### [PROBLEM STATEMENT]
Write out the whole listing again, exactly.

--------------------------------------------------

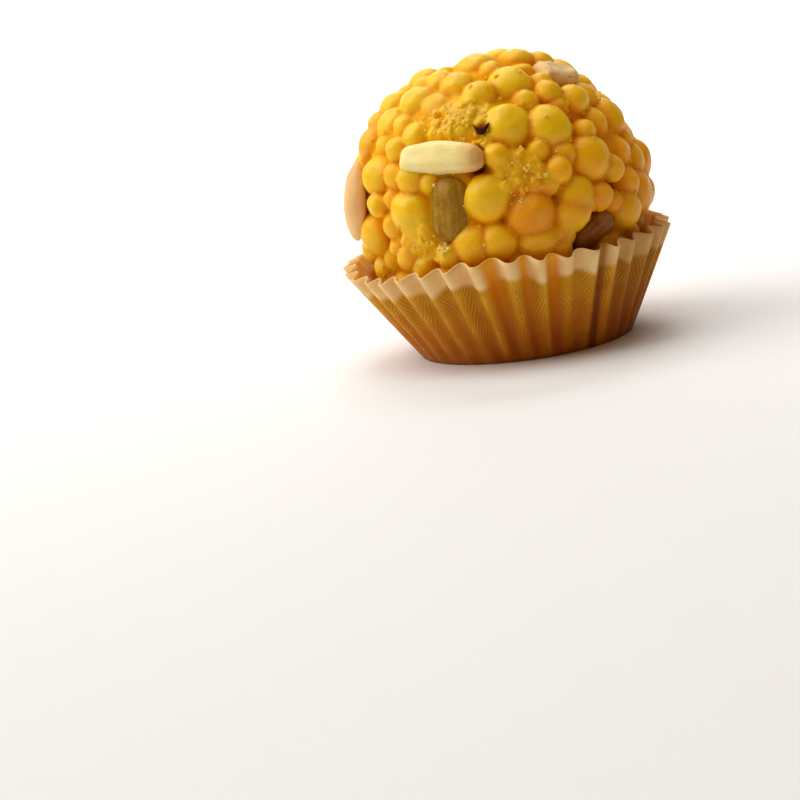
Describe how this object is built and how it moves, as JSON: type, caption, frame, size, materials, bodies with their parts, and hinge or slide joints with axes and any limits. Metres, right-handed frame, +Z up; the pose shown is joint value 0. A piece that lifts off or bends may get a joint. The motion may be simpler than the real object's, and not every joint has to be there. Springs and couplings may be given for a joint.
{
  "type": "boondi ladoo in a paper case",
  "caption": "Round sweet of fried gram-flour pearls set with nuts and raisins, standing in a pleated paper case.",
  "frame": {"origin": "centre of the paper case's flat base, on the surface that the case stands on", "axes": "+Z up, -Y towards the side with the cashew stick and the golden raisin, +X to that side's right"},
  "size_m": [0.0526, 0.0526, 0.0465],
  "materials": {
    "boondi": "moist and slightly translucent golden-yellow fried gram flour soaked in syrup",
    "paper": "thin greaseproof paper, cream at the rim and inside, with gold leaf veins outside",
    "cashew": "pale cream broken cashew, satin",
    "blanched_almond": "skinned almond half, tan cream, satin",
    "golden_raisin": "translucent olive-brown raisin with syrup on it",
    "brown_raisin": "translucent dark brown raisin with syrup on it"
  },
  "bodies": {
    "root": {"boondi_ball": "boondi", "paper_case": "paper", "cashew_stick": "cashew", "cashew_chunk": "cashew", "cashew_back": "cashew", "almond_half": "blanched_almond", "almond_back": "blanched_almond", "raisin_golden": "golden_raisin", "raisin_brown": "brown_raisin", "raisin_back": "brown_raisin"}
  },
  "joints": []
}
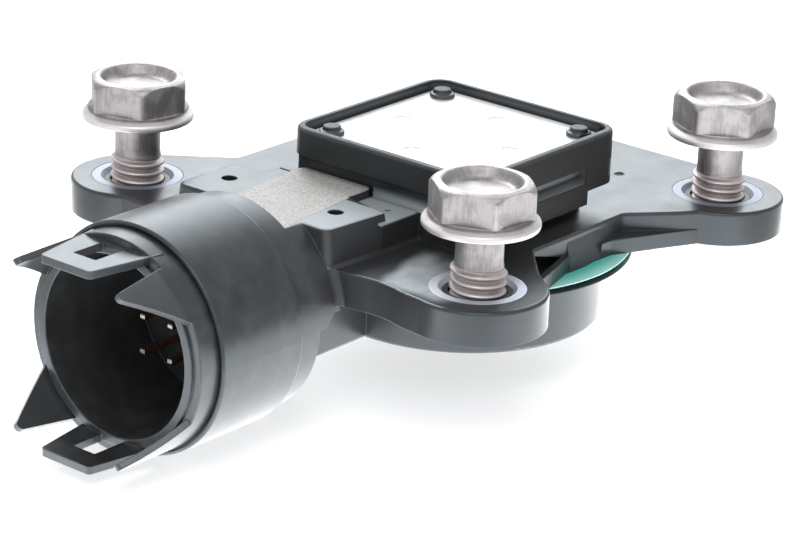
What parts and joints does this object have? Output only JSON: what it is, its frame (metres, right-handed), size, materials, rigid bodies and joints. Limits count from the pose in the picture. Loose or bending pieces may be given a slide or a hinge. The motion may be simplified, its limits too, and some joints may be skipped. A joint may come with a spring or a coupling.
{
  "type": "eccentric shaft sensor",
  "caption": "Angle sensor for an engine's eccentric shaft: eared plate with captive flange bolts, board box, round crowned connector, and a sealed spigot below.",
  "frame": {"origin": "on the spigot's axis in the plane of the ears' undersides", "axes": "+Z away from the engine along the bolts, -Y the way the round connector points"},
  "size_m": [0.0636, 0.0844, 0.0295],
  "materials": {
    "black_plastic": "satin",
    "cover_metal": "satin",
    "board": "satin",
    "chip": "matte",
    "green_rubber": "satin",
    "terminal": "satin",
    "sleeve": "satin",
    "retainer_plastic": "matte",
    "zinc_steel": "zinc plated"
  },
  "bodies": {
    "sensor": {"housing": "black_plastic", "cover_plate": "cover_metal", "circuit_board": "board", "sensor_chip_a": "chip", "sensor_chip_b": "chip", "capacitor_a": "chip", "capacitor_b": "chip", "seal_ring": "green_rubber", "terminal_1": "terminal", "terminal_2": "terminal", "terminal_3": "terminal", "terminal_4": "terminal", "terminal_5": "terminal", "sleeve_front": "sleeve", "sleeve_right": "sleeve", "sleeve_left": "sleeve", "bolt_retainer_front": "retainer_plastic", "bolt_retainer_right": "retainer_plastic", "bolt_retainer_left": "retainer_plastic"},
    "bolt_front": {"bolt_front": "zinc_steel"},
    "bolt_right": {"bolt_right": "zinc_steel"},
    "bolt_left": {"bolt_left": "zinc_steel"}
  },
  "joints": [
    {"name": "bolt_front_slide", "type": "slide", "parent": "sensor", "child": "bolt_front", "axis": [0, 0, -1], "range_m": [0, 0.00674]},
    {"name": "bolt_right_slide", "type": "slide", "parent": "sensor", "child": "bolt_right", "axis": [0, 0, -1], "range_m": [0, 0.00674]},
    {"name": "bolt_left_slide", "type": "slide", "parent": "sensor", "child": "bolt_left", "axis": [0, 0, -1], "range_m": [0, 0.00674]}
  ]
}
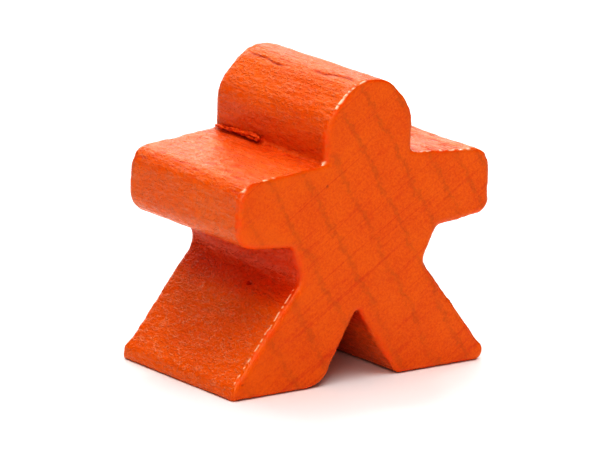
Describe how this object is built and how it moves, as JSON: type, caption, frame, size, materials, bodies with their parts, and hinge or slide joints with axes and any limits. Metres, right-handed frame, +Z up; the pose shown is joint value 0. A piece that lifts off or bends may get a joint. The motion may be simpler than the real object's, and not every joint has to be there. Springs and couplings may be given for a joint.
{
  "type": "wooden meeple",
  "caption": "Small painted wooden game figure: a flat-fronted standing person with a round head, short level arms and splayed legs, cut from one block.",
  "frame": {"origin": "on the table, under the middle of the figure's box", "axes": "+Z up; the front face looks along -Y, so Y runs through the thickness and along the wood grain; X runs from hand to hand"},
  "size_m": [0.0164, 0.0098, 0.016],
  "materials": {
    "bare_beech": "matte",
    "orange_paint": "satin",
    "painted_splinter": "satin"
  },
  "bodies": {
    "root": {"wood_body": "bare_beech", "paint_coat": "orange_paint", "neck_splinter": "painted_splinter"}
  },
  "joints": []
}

--------------------------------------------------

### [THE SOLUTION]
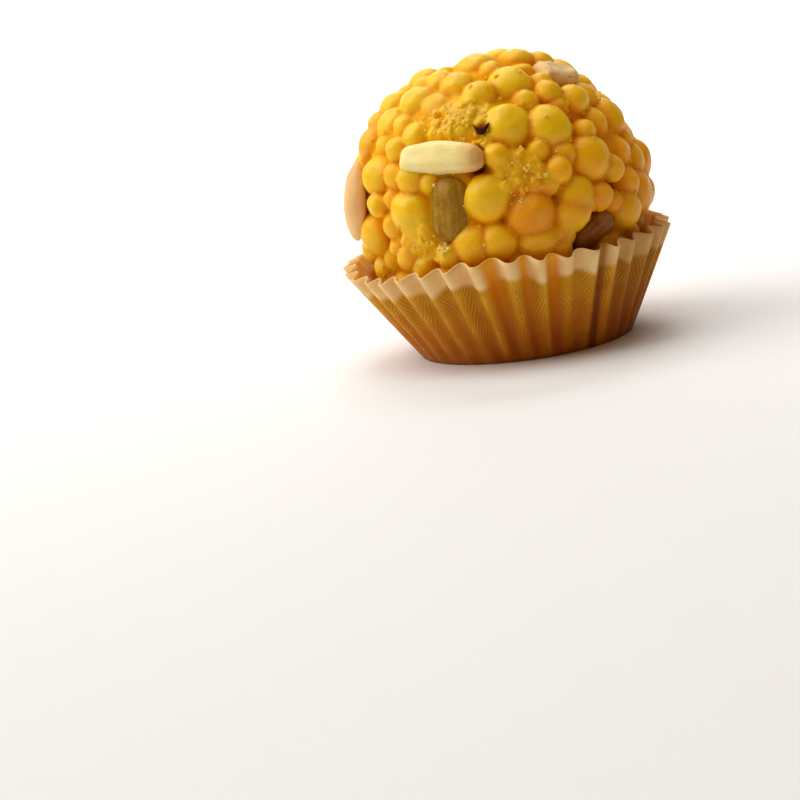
Describe how this object is built and how it moves, as JSON: type, caption, frame, size, materials, bodies with their parts, and hinge or slide joints with axes and any limits. Metres, right-handed frame, +Z up; the pose shown is joint value 0. A piece that lifts off or bends may get a joint. The motion may be simpler than the real object's, and not every joint has to be there. Springs and couplings may be given for a joint.
{
  "type": "boondi ladoo in a paper case",
  "caption": "Round sweet of fried gram-flour pearls set with nuts and raisins, standing in a pleated paper case.",
  "frame": {"origin": "centre of the paper case's flat base, on the surface that the case stands on", "axes": "+Z up, -Y towards the side with the cashew stick and the golden raisin, +X to that side's right"},
  "size_m": [0.0526, 0.0526, 0.0465],
  "materials": {
    "boondi": "moist and slightly translucent golden-yellow fried gram flour soaked in syrup",
    "paper": "thin greaseproof paper, cream at the rim and inside, with gold leaf veins outside",
    "cashew": "pale cream broken cashew, satin",
    "blanched_almond": "skinned almond half, tan cream, satin",
    "golden_raisin": "translucent olive-brown raisin with syrup on it",
    "brown_raisin": "translucent dark brown raisin with syrup on it"
  },
  "bodies": {
    "root": {"boondi_ball": "boondi", "paper_case": "paper", "cashew_stick": "cashew", "cashew_chunk": "cashew", "cashew_back": "cashew", "almond_half": "blanched_almond", "almond_back": "blanched_almond", "raisin_golden": "golden_raisin", "raisin_brown": "brown_raisin", "raisin_back": "brown_raisin"}
  },
  "joints": []
}
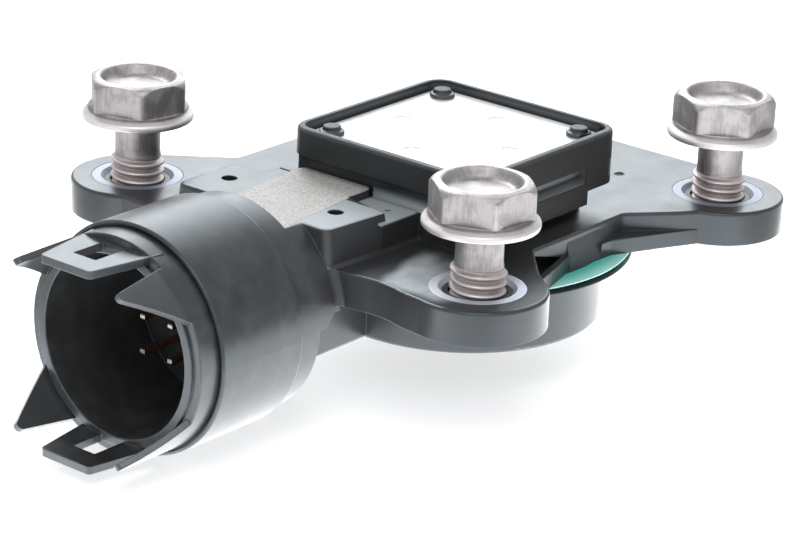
What parts and joints does this object have? Output only JSON: what it is, its frame (metres, right-handed), size, materials, rigid bodies and joints. Limits count from the pose in the picture. Loose or bending pieces may be given a slide or a hinge. The motion may be simplified, its limits too, and some joints may be skipped. A joint may come with a spring or a coupling.
{
  "type": "eccentric shaft sensor",
  "caption": "Angle sensor for an engine's eccentric shaft: eared plate with captive flange bolts, board box, round crowned connector, and a sealed spigot below.",
  "frame": {"origin": "on the spigot's axis in the plane of the ears' undersides", "axes": "+Z away from the engine along the bolts, -Y the way the round connector points"},
  "size_m": [0.0636, 0.0844, 0.0295],
  "materials": {
    "black_plastic": "satin",
    "cover_metal": "satin",
    "board": "satin",
    "chip": "matte",
    "green_rubber": "satin",
    "terminal": "satin",
    "sleeve": "satin",
    "retainer_plastic": "matte",
    "zinc_steel": "zinc plated"
  },
  "bodies": {
    "sensor": {"housing": "black_plastic", "cover_plate": "cover_metal", "circuit_board": "board", "sensor_chip_a": "chip", "sensor_chip_b": "chip", "capacitor_a": "chip", "capacitor_b": "chip", "seal_ring": "green_rubber", "terminal_1": "terminal", "terminal_2": "terminal", "terminal_3": "terminal", "terminal_4": "terminal", "terminal_5": "terminal", "sleeve_front": "sleeve", "sleeve_right": "sleeve", "sleeve_left": "sleeve", "bolt_retainer_front": "retainer_plastic", "bolt_retainer_right": "retainer_plastic", "bolt_retainer_left": "retainer_plastic"},
    "bolt_front": {"bolt_front": "zinc_steel"},
    "bolt_right": {"bolt_right": "zinc_steel"},
    "bolt_left": {"bolt_left": "zinc_steel"}
  },
  "joints": [
    {"name": "bolt_front_slide", "type": "slide", "parent": "sensor", "child": "bolt_front", "axis": [0, 0, -1], "range_m": [0, 0.00674]},
    {"name": "bolt_right_slide", "type": "slide", "parent": "sensor", "child": "bolt_right", "axis": [0, 0, -1], "range_m": [0, 0.00674]},
    {"name": "bolt_left_slide", "type": "slide", "parent": "sensor", "child": "bolt_left", "axis": [0, 0, -1], "range_m": [0, 0.00674]}
  ]
}
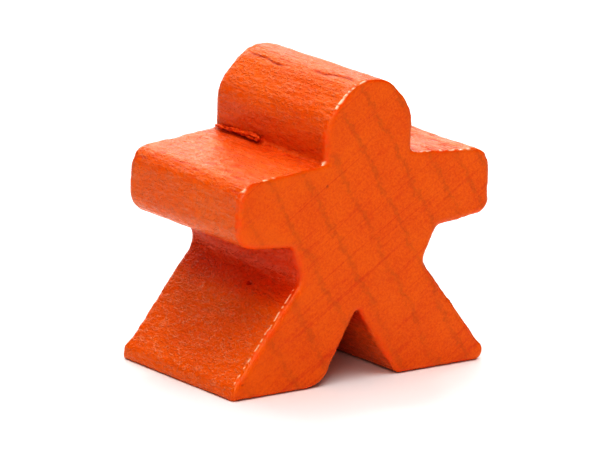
Describe how this object is built and how it moves, as JSON: type, caption, frame, size, materials, bodies with their parts, and hinge or slide joints with axes and any limits. Metres, right-handed frame, +Z up; the pose shown is joint value 0. A piece that lifts off or bends may get a joint. The motion may be simpler than the real object's, and not every joint has to be there. Springs and couplings may be given for a joint.
{
  "type": "wooden meeple",
  "caption": "Small painted wooden game figure: a flat-fronted standing person with a round head, short level arms and splayed legs, cut from one block.",
  "frame": {"origin": "on the table, under the middle of the figure's box", "axes": "+Z up; the front face looks along -Y, so Y runs through the thickness and along the wood grain; X runs from hand to hand"},
  "size_m": [0.0164, 0.0098, 0.016],
  "materials": {
    "bare_beech": "matte",
    "orange_paint": "satin",
    "painted_splinter": "satin"
  },
  "bodies": {
    "root": {"wood_body": "bare_beech", "paint_coat": "orange_paint", "neck_splinter": "painted_splinter"}
  },
  "joints": []
}